Pramoedya


Sentia-me cansada e apetecia-me dormir. Mas tive uma noite de insónia.
Não sei a que horas adormeci, mas seria tarde, e eu estava inquieta. Como nos tempos da faculdade em que estudava com muita força, especialmente as disciplinas de língua e linguística que sempre me fascinaram, e dormia como que acordada vendo passar em powerpoint gigantes símbolos do alfabeto fonético sobre a minha semi-consciência.
A dada altura lembrei-me dos meus tempos de Lavaur, e como me era sossegada a vida, e perguntei-me porquê. A conclusão foi rápida e clara: não tinha internet em casa, vivia no campo e tinha poucas responsabilidades.
Mas passei a tarde a ler um romance que iniciara durante a insónia. A Rapariga de Java (traduzido para português e publlicado pela Quetzal) do grande autor indonésio Pramoedya Toer, escritor javanês que morreu em 2006, com 81 anos. Esta tinha sido uma prendinha de uma pessoa que é no meu coração, a Cristina, e só ontem encontrei a disposição ideal para o experimentar ler (não haja dúvidas de que as insónias nos deixam num tal estado de desalento e de dúvida perante a vida que só mesmo um bom livro nos pode deles salvar....).

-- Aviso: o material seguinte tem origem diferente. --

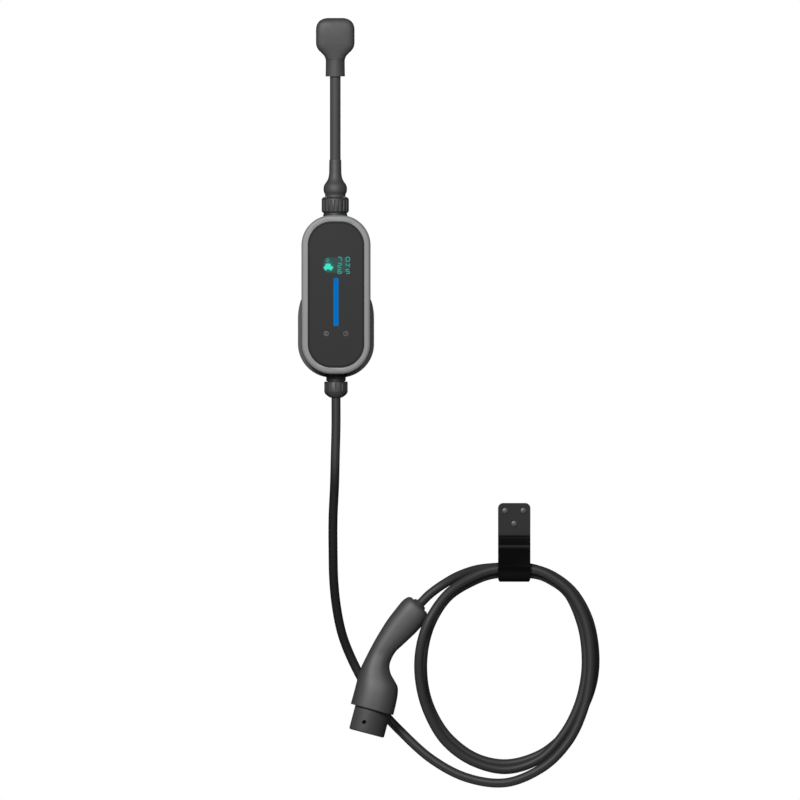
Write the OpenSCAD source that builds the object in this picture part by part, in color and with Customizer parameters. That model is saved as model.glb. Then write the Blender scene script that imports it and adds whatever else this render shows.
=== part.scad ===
// Portable electric car charger hung on a wall. A control box rests in its cradle, a short supply
// lead runs up from it to an angled mains plug, and the charging cable runs down and lies in loose
// loops over a hook, with the vehicle connector at its end.
// +Z is up, +Y goes into the wall and the viewer stands at -Y. The origin is the middle of the
// cradle's back face, which lies on the wall. All lengths are in millimetres.

/* [Control box] */
// Width of the box
box_w = 94; // [90:1:104]
// Height of the box
box_h = 216; // [206:1:240]
// Depth of the box, back to front
box_d = 57; // [54:1:66]
// Radius of the box's corners, seen from the front
box_r = 41; // [36:1:44]
// How far the box's lower end lies below the middle of the cradle
box_drop = 49; // [46:1:54]
// Wall of the rear housing
wall = 3; // [2.4:0.1:3.4]
// Depth of the rear housing, back to parting line
tub_d = 37.5; // [36:0.5:40]
// Rounding of the rear housing's back edge
tub_edge = 7; // [5:0.5:8]
// Thickness of the housing gasket
gasket_t = 1.2; // [0.8:0.1:1.6]

/* [Front] */
// Width of the silver border round the dark panel
bezel_w = 8.5; // [7.5:0.5:9.5]
// Rounding of the border's front edge
bezel_edge = 4; // [3:0.5:5]
// Thickness of the dark front panel
panel_t = 2.2; // [1.6:0.1:3]
// How far the panel lies below the border's front face
panel_recess = 0.6; // [0.3:0.1:1]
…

Há muito tempo que não sentia esta dependência por um livro, aquela que não nos deixa sossegar enquanto não o acabamos.
Uma história melodramática e com um fim que não me agradara, enquanto não investiguei algo da obra pela net - descobrindo que este era um romance autobiográfico.
Mas admito que no início senti que estava a ler daqueles romances best-sellers sobre meninas de burka, acabadas de casar com um velho feio e de penetrar no seu harém, que têm uma vida infeliz algures no médio oriente. Ainda que o livro não tenha nada a ver com isso. Foi só uma sensação. E as sensações são coisas maravilhosas para a literatura e para a poesia e para a construção de metáforas e de uma sempre fresca sensibilidade - mas podem deixar-nos a léguas da realidade.
É um romance profundo, incrivelmente feminino (aliás, acho que o Pramoedya era um feminista!), com as inevitáveis mensagens ideológicas como pano de fundo (nacionalismo indonésio; feminismo; vida do campo - pura e honesta - vs vida da cidade - decadente e alienatória; discrepância social e económica; almas servis dos pobres que só pensam em ter dinheiro para comer e não encontram inteligência para nada mais; a cultura fortíssima de hierarquias que reina em Java, etc, etc). A dada altura - e foi a melhor! - senti-me como em Kafka ou como em Selma Lagerlof - ai, esta adição deliciosa de surrealismo, improbabilidade, perversidade e lirismo = a presença inquietante de personagens e, claro, depois = o nascimento de situações que ao mesmo tempo que belas, porque oníricas, nos provocam um certo mal-estar e indiciam a malícia do mundo e das pessoas... como a figura do bardo com a sua pandeireta (que me lembrou o pobre bardo do Astérix que acabava sempre amordaçado à árvore enquanto a comunidade se banqueteava!), ou do ancião da vila... E também os momentos de incrível ternura cheia de humor, como a do diálogo entre a rapariga de Java e o cocheiro, me lembraram aqueles dois autores. E também neste romance as personagens não têm nomes, mas "títulos", o que nos faz falar delas como numa história (o que é, de facto...): "conheci uma rapariga... e havia um velho que... e o cocheiro...".
Este anonimato faz-me sentir confortável enquanto leitora, inquieta-me ao mesmo tempo e faz-me sentir mais nova, também.
Por isso, quando eu for escritora, acho que não vou dar nomes às minhas personagens. Há pintores que fazem o mesmo - e eu gosto deles.
E agora vou dormir, sem fonética, por favor.